# Data shown:
— Start —
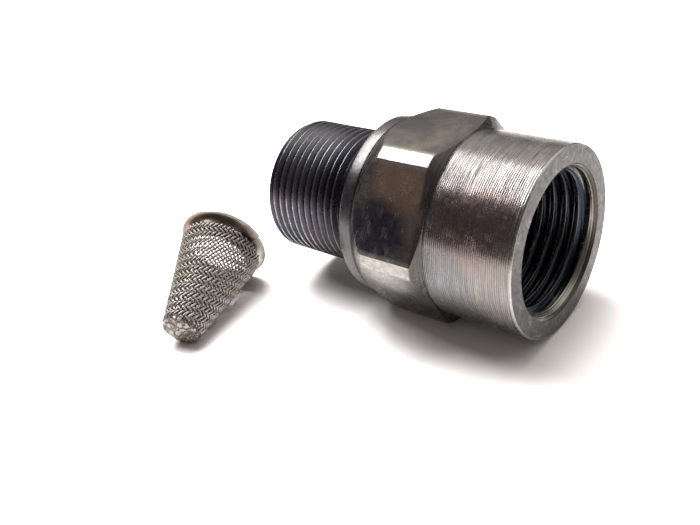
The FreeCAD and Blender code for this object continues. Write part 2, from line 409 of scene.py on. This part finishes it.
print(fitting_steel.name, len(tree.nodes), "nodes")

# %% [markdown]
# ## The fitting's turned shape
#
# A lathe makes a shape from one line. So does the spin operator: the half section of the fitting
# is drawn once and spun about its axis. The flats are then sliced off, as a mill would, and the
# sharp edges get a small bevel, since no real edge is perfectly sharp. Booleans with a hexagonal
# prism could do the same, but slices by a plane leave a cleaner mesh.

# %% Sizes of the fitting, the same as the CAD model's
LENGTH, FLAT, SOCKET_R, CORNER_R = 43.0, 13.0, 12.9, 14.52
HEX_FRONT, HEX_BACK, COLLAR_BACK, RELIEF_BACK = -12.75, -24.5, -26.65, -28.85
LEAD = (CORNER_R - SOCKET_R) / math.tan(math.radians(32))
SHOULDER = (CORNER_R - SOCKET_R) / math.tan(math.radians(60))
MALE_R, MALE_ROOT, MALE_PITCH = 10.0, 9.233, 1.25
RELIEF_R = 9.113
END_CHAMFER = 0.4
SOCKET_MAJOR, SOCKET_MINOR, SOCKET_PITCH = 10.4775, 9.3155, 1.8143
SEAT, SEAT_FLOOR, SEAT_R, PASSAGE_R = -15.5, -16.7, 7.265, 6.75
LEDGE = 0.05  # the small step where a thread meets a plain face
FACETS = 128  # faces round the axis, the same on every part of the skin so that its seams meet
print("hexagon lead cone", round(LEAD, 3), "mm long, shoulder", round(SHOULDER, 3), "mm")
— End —
# What this task involves:
Return every line exactly.

# Response:
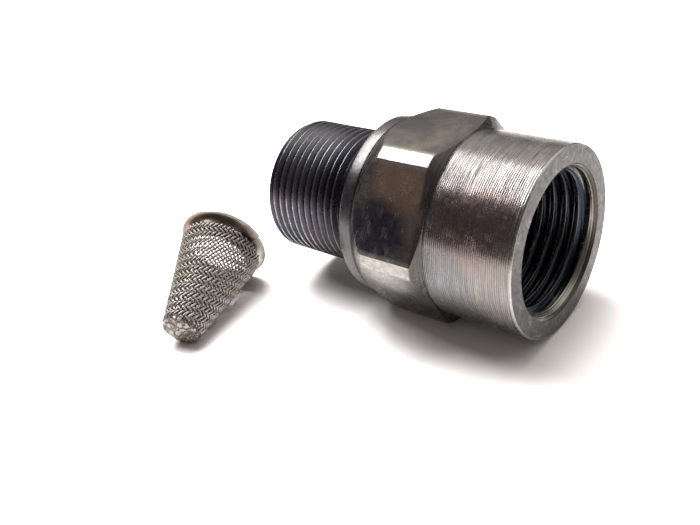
The FreeCAD and Blender code for this object continues. Write part 2, from line 409 of scene.py on. This part finishes it.
print(fitting_steel.name, len(tree.nodes), "nodes")

# %% [markdown]
# ## The fitting's turned shape
#
# A lathe makes a shape from one line. So does the spin operator: the half section of the fitting
# is drawn once and spun about its axis. The flats are then sliced off, as a mill would, and the
# sharp edges get a small bevel, since no real edge is perfectly sharp. Booleans with a hexagonal
# prism could do the same, but slices by a plane leave a cleaner mesh.

# %% Sizes of the fitting, the same as the CAD model's
LENGTH, FLAT, SOCKET_R, CORNER_R = 43.0, 13.0, 12.9, 14.52
HEX_FRONT, HEX_BACK, COLLAR_BACK, RELIEF_BACK = -12.75, -24.5, -26.65, -28.85
LEAD = (CORNER_R - SOCKET_R) / math.tan(math.radians(32))
SHOULDER = (CORNER_R - SOCKET_R) / math.tan(math.radians(60))
MALE_R, MALE_ROOT, MALE_PITCH = 10.0, 9.233, 1.25
RELIEF_R = 9.113
END_CHAMFER = 0.4
SOCKET_MAJOR, SOCKET_MINOR, SOCKET_PITCH = 10.4775, 9.3155, 1.8143
SEAT, SEAT_FLOOR, SEAT_R, PASSAGE_R = -15.5, -16.7, 7.265, 6.75
LEDGE = 0.05  # the small step where a thread meets a plain face
FACETS = 128  # faces round the axis, the same on every part of the skin so that its seams meet
print("hexagon lead cone", round(LEAD, 3), "mm long, shoulder", round(SHOULDER, 3), "mm")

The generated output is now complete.